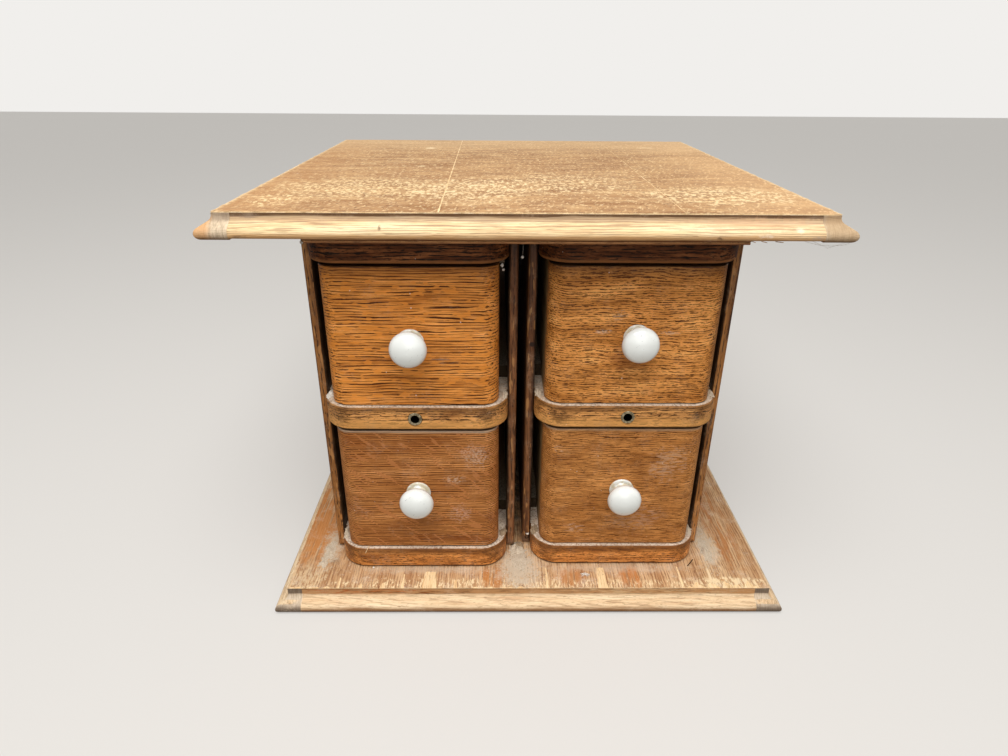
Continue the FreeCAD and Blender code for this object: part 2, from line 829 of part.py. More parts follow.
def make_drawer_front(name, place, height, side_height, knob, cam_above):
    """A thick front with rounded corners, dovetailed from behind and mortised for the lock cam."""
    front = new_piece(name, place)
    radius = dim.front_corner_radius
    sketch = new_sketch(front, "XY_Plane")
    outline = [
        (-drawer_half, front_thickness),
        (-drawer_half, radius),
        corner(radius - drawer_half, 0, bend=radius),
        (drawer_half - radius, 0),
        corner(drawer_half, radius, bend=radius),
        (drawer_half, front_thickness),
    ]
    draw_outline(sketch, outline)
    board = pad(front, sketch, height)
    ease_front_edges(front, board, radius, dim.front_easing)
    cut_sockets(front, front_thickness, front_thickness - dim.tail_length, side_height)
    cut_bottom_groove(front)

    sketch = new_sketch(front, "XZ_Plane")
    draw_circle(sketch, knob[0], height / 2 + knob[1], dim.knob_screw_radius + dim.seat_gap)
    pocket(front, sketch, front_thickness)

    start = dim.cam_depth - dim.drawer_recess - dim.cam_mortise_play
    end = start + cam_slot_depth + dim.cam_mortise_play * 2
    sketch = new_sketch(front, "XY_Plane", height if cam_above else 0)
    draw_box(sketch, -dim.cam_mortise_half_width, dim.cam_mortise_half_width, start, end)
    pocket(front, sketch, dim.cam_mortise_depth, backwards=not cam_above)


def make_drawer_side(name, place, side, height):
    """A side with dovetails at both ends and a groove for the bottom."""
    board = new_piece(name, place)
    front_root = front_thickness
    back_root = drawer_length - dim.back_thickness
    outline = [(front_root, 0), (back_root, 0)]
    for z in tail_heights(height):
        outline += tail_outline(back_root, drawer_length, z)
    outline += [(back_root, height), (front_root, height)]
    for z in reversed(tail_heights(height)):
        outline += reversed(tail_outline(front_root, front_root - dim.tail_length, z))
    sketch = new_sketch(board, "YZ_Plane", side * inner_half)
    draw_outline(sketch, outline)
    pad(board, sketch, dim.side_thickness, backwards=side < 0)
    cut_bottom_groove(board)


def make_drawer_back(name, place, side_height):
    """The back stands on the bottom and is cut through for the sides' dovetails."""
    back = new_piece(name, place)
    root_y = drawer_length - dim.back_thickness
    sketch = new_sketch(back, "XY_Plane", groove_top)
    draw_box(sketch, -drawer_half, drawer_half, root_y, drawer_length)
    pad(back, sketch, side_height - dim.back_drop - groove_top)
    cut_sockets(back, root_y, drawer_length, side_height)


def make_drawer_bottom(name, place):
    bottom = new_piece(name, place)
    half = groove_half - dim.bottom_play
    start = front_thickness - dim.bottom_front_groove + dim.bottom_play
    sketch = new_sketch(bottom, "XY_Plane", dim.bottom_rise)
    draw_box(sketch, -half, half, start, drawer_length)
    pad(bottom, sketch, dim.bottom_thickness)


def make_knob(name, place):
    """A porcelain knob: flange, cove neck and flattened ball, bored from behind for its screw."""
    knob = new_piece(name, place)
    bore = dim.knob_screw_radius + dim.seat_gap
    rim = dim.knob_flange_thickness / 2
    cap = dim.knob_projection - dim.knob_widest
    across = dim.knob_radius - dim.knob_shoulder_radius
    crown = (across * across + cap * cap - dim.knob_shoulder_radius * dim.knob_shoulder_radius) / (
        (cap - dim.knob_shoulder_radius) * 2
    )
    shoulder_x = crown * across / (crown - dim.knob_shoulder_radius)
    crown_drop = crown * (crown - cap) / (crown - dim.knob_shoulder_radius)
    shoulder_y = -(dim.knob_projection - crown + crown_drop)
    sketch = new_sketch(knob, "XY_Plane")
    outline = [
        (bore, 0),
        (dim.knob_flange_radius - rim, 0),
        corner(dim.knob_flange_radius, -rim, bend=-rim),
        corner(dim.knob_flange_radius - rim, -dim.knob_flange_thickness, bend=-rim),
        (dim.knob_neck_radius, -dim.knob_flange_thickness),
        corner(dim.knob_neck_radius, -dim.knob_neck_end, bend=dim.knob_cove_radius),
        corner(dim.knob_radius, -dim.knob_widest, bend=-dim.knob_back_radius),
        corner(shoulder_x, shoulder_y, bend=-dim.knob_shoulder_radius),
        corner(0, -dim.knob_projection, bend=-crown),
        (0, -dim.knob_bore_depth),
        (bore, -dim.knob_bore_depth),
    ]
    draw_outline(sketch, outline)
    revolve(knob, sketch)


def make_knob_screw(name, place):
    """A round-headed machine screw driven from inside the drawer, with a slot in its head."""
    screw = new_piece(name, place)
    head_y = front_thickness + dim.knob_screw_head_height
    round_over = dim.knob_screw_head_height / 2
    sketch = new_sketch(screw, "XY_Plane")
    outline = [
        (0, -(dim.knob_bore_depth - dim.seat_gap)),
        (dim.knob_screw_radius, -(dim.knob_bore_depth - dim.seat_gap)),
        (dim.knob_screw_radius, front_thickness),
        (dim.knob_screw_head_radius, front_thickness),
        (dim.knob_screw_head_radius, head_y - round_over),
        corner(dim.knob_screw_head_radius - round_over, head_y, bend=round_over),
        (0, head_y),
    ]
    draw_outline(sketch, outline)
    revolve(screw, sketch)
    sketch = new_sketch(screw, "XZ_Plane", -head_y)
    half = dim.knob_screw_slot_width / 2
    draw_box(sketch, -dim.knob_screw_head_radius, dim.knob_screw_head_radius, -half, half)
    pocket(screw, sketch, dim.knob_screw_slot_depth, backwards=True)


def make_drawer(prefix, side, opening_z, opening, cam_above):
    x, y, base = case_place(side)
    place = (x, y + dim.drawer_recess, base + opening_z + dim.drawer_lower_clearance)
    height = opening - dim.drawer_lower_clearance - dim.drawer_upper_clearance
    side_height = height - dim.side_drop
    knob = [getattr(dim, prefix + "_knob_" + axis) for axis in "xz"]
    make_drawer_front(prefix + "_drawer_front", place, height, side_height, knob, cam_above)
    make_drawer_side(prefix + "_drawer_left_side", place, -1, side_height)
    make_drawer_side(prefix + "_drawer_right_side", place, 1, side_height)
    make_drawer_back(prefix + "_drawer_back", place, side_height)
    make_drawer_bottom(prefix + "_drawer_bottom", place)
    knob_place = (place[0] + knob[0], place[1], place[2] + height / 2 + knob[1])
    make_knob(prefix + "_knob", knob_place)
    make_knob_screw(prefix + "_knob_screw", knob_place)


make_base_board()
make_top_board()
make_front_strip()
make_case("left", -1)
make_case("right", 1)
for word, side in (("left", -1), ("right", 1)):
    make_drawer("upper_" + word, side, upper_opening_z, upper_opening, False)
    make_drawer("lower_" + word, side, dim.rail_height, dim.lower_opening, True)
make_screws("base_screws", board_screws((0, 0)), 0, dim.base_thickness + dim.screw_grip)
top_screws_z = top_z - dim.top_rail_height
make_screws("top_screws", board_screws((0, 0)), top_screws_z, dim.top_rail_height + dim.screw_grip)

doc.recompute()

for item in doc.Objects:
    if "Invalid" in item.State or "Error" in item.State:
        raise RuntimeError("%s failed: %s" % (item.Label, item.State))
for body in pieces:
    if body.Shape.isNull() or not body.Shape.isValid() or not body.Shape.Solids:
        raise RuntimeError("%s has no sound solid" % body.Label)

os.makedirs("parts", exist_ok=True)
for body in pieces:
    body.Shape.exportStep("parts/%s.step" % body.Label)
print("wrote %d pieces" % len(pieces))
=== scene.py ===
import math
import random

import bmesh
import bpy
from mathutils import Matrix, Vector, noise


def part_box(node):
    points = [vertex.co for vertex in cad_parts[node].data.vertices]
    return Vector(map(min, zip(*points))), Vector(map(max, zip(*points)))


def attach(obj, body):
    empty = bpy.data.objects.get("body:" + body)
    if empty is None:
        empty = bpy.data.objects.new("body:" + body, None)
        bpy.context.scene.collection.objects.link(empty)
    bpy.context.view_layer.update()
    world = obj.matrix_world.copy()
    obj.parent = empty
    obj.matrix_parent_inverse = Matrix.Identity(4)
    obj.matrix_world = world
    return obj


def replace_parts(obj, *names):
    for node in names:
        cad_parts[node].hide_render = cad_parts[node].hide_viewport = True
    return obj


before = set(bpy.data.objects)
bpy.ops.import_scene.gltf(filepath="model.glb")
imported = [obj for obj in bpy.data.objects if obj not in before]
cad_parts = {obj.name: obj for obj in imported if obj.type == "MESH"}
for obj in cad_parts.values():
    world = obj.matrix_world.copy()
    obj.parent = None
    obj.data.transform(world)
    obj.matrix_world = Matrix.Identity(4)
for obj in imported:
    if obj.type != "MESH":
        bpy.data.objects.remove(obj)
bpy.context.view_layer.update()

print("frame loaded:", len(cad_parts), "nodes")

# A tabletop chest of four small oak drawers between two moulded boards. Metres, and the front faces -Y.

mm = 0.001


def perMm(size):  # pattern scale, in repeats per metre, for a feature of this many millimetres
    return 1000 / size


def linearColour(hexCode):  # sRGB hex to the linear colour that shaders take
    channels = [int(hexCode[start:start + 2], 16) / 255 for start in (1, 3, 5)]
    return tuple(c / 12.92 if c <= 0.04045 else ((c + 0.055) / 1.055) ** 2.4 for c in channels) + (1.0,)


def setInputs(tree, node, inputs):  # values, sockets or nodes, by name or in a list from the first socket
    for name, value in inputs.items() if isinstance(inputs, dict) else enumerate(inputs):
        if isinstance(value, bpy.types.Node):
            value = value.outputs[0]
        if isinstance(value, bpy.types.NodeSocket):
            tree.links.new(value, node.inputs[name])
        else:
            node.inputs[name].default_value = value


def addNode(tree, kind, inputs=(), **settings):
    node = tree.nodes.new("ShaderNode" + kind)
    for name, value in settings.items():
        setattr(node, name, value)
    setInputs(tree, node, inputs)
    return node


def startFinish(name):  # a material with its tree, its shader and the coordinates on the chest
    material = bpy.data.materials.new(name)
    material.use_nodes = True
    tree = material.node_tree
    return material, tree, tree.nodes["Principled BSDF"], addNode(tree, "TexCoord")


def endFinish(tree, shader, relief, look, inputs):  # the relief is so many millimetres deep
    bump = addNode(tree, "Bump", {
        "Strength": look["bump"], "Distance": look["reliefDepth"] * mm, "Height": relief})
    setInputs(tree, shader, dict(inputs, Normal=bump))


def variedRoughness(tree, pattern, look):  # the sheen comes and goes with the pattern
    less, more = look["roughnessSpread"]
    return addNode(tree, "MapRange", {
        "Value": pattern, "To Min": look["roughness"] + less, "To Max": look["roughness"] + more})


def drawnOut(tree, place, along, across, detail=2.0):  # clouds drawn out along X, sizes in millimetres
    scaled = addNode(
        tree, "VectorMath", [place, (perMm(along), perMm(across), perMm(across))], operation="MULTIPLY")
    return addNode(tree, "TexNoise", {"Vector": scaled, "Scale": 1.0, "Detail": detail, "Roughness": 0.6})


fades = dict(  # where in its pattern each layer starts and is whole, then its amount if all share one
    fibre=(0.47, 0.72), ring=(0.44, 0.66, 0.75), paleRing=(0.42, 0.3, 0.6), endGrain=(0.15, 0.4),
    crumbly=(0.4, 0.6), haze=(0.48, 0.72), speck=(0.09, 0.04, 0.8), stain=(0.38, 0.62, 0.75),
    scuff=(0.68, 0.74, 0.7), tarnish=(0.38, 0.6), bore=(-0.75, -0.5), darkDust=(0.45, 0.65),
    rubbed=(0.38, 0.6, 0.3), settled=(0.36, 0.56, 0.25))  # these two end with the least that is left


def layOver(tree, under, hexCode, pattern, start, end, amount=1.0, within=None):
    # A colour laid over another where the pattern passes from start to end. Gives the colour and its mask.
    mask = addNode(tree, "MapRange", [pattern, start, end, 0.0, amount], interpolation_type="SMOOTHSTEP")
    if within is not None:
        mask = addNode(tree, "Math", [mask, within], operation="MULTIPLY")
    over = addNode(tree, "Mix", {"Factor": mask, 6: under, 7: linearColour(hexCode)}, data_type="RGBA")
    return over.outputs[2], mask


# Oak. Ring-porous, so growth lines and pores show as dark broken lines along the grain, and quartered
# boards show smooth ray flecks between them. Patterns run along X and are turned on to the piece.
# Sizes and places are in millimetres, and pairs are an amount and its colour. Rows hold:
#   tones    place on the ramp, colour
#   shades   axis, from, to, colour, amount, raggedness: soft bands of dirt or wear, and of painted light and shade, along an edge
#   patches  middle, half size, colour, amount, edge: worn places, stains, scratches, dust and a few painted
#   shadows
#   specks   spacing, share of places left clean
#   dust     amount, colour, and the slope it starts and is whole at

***

» Problem details
Write out exactly the lines running from the line containing "doc.recompute()" to the line containing "before = set(bpy.data.objects)", with both of those lines included.

» Final answer
doc.recompute()

for item in doc.Objects:
    if "Invalid" in item.State or "Error" in item.State:
        raise RuntimeError("%s failed: %s" % (item.Label, item.State))
for body in pieces:
    if body.Shape.isNull() or not body.Shape.isValid() or not body.Shape.Solids:
        raise RuntimeError("%s has no sound solid" % body.Label)

os.makedirs("parts", exist_ok=True)
for body in pieces:
    body.Shape.exportStep("parts/%s.step" % body.Label)
print("wrote %d pieces" % len(pieces))
=== scene.py ===
import math
import random

import bmesh
import bpy
from mathutils import Matrix, Vector, noise


def part_box(node):
    points = [vertex.co for vertex in cad_parts[node].data.vertices]
    return Vector(map(min, zip(*points))), Vector(map(max, zip(*points)))


def attach(obj, body):
    empty = bpy.data.objects.get("body:" + body)
    if empty is None:
        empty = bpy.data.objects.new("body:" + body, None)
        bpy.context.scene.collection.objects.link(empty)
    bpy.context.view_layer.update()
    world = obj.matrix_world.copy()
    obj.parent = empty
    obj.matrix_parent_inverse = Matrix.Identity(4)
    obj.matrix_world = world
    return obj


def replace_parts(obj, *names):
    for node in names:
        cad_parts[node].hide_render = cad_parts[node].hide_viewport = True
    return obj


before = set(bpy.data.objects)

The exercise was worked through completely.